I haven't talked to anyone who knows what — what exactly is being planned. But I do think that this is essentially a bank — a tax on the biggest banks. It's a tax on being too big to fail, which was one of the key problems which led to the financial crisis. And it's something which we want less of. And if you are too big too fail, you're going to have to pay now.
And the purpose would be what? If most of these banks or all of the banks have repaid the TARP money, what would the purpose be?
Well, as you said, they got much more benefit from the government than just the TARP money. The Federal Reserve injected trillions of dollars into the economy.
The federal government went to extraordinary lengths to rescue the economy from the crisis which was largely caused by the actions of these banks. And, so, all of that money, the extra money which the government spends, the reduced tax revenue which the government is seeing, thanks to the enormous unemployment across the country, the huge fiscal deficit which has resulted from the biggest recession since the Great Depression, this is an enormous sum of money.
And the only section of the economy which is really making windfall profits right now is the banking industry. And, so, it makes sense to tax them higher to help cover that gap.
Bert Ely, as somebody who has followed the banking industry for a long time, is this a good idea?
It's a terrible idea.
First of all, the banking industry, while it's had some good profits in some of the lines of business, is still experiencing very substantial credit losses on credit card loans, mortgage loans, commercial real estate loans. The profitability of the industry is not that robust.
But, also, these — this tax, whatever form it takes, could have some significant unintended consequences, not just on the institutions, but on the economy as a whole. One of the things is, banks will take steps to minimize the tax, possibly even including moving certain activities and jobs out of the United States in order to avoid the tax.
Let me pick up on one of those points and come back to Felix Salmon.
And that is Bert Ely's points, that a lot of these banks, you say they are making money, but — but he's saying they're really not as strong internally as it appears that they are; they're really not in shape, in any sort of shape to take on these additional fees or taxes.
Which is, if you ask the banks, completely untrue, and if you ask Treasury, completely untrue, because they have repaid, all of them pretty much have repaid the TARP funds that they took from the government. And the only reason that the government let them repay that money is because they put their stress tests in. They made sure that these banks were well-capitalized, they were highly solvent, and that there weren't any problems with the banks.

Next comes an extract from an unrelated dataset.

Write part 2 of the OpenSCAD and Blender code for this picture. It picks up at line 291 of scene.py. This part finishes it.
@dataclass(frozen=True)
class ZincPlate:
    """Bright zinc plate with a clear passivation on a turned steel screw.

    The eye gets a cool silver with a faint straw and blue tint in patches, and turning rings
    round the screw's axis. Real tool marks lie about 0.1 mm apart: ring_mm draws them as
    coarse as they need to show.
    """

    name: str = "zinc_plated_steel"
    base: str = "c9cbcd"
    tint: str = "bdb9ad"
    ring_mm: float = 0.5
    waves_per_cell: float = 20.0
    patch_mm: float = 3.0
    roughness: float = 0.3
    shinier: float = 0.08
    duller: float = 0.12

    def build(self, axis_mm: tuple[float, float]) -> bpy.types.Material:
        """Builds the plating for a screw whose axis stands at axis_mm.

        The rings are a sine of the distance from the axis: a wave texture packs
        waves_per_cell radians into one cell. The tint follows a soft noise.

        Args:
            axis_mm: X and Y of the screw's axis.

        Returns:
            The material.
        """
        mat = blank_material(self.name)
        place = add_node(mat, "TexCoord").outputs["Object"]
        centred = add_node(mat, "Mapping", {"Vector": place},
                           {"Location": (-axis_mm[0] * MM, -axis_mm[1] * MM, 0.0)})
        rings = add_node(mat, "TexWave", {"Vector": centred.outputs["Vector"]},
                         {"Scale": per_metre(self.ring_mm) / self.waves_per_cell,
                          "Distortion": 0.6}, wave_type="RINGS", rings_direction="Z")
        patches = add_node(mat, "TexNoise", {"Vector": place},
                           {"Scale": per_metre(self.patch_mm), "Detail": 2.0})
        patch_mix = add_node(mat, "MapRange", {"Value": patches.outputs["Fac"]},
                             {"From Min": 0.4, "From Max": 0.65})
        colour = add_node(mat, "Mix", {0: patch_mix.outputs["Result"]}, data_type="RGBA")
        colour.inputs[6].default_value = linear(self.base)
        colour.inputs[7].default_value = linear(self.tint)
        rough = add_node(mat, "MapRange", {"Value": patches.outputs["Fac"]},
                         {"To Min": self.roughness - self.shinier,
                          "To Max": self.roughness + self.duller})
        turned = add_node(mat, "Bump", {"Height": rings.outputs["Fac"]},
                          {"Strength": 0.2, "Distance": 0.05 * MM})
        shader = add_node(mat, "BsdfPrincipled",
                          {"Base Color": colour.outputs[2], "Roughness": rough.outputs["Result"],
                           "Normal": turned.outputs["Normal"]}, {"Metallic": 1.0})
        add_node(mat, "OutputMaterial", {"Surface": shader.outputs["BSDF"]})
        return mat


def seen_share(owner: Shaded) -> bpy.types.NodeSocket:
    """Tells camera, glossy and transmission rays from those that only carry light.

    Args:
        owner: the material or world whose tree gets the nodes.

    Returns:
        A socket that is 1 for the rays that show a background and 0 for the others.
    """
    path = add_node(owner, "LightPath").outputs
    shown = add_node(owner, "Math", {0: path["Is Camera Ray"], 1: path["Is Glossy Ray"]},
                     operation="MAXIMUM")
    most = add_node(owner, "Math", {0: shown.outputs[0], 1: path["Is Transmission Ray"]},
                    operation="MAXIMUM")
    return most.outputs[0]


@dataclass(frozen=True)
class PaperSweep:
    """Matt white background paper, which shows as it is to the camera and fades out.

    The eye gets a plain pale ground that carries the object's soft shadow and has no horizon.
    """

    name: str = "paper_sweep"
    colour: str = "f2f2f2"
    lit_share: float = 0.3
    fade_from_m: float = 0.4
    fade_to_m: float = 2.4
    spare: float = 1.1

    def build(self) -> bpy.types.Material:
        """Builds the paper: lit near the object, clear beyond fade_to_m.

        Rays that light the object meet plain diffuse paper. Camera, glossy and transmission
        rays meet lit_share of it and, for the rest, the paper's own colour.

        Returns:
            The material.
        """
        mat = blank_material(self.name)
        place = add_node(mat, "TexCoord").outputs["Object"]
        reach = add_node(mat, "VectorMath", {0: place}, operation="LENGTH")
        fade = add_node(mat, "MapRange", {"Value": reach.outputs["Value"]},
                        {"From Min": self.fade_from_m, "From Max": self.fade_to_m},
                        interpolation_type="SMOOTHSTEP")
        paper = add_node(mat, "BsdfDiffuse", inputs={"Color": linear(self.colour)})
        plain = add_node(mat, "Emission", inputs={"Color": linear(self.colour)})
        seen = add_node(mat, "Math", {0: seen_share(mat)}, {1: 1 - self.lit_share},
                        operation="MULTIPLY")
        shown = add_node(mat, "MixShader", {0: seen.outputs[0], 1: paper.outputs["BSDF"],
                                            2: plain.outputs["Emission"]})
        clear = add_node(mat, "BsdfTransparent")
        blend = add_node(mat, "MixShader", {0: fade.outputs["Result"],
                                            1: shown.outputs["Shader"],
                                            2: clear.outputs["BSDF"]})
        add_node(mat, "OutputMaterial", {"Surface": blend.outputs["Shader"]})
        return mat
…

And it's only in the wake of those stress tests, and it's only in the wake of the banks showing that they're rich enough and wealthy enough to be able to repay all of this money, that the government is saying, OK, now you can afford to pay us back a bit more.
What about that?
Well, the reason that the banks have been able to repay the money is because they have gone out and raised a lot of additional capital from stockholders. And much of that capital buildup is through capital they have raised, rather than earnings.

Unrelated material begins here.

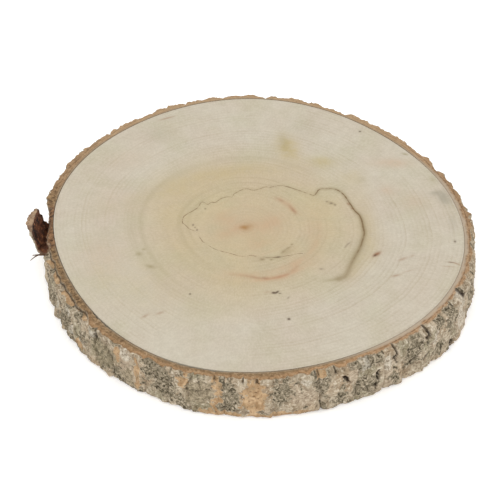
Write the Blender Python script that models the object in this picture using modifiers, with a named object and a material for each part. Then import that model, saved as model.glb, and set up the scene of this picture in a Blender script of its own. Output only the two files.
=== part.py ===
"""A round slice sawn across a tree trunk, with its bark on and one flake of bark torn half off.

The slice grew as one piece, so it is one solid. It lies on its underside at z = 0, centred on
the Z axis, and its sawn upper face is at z = THICKNESS. A direction round the rim is called a
turn: degrees from +X, counter-clockwise seen from above. Lengths are in metres.
"""

import math

import bmesh
import bpy
from mathutils import Vector, noise

MM = 0.001

# The trunk. Each lobe of the wood's outline is: how many go round, height, turn of one crest
THICKNESS = 28.0 * MM
WOOD_RADIUS = 118.5 * MM
WOOD_LOBES = (
    (2, 2.5 * MM, -57.8),
    (3, 1.3 * MM, -5.1),
    (4, 1.4 * MM, -13.1),
    (5, 0.45 * MM, 24.4),
)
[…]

The banking industry still has a lot of losses to deal with. But, also, if the government gets all its money back from the banks, plus interest and other profits, then the question is, why should the banks be taxed additional amounts in addition to what they have already paid back.

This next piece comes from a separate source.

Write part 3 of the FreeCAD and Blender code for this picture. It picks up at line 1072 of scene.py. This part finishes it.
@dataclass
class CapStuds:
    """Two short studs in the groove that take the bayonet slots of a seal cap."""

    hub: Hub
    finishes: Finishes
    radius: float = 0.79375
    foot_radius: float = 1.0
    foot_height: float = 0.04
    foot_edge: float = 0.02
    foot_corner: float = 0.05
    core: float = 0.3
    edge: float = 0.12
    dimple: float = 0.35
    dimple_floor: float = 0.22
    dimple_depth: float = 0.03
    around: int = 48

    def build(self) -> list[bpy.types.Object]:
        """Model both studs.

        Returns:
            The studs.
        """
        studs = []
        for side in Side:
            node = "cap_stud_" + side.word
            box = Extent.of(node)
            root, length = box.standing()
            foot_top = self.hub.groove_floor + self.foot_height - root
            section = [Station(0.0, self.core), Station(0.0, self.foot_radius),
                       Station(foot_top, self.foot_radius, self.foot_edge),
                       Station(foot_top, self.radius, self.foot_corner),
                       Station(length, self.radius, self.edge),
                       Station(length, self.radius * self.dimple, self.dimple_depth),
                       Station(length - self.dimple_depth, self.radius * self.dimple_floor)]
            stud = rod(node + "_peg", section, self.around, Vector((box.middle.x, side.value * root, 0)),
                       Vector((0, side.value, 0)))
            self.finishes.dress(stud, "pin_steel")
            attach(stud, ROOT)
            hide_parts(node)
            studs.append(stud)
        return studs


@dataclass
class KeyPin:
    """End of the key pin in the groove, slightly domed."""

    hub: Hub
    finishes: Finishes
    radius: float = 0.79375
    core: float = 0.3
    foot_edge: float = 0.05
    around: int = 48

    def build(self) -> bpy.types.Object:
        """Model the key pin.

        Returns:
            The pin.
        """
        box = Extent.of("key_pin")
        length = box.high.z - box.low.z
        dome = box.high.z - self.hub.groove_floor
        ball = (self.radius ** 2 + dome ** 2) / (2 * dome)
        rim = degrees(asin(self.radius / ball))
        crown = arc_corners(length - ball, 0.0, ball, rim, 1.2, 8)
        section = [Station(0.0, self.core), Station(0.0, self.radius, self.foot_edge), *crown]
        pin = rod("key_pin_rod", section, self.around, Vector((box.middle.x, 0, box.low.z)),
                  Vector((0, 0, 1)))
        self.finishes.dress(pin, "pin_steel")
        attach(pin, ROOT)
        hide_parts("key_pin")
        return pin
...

You want to respond to that, Felix?
It's quite simple, really.
They should be — they should be paying back additionally because they caused additional damage to the economy as a whole.
The cost to the government of banking industry failure during the credit boom is much greater than just the $700 billion of TARP. It was trillions of dollars in total. And the banks, no matter how big this tax is, are only ever going to pay back a tiny fraction of that.
Yes, the — the reason we have had this crisis is because of numerous public policy failures that set us up for this. So, I think it's a little bit to lay all the blame for the recession on the banking industry, plus laying all these additional taxes on it may be harmful to the banks and harmful to the recovery.
Felix Salmon, a lot of people I have talked to today believe the administration is talking about this right now because there is so much public anger out there about the banks, the bonuses.
How much of that anger — you're somebody who follows the conversation around the country. How much of that anger do you think would be assuaged, would be addressed if something like this were to — were to be enacted?
I think the anger is deep. And I think that, here in New York, on Wall Street, a lot of bankers really don't appreciate how deep that anger runs across America.
I think that, if you implemented this kind of tax, if it was large, people would think that was right. I think that Americans would feel that made sense. I don't think it would make the anger go away.
Well, I think what you have to keep in mind is it's politics that are driving this, I think, as much as anything else, for exactly the point that Felix made, that there's a lot of anger out there. The polling numbers for the president are down. Democrats are concerned about losing seats in Congress.
I have to think that politics are driving much of this, rather than sound economics.
Felix Salmon, the point that Bert Ely made a moment ago about unintended consequences, that if some kind of tax or fee is slapped on these banks, they're inevitably, I believe he said, going to pass this on to their customers, to people they do business with.
Well, it depends how the tax is structured, really. If the tax is just a one-off windfall tax on the massive profits they made in 2009, if it's a tax on how big they were at the end of 2009, if it doesn't recur, then it's a sunk cost.
The economics of their business are the same going forward as they would be if there hadn't been a tax. And there's really no reason for them to pass that tax on to their customers. If the tax is going to continue to be enforced year in and year out in perpetuity, then, yes, they will probably pass it on.
Final comment here.
Final comment, it will be an ongoing tax. It won't be a one-off tax. And banks will pass it through to their customers and to the economy as a whole.
And, of course, we're talking about something that hasn't been enacted yet, that's only at the conversation level, but the administration is saying that they're seriously taking a look at this.
Bert Ely, Felix Salmon, thank you both.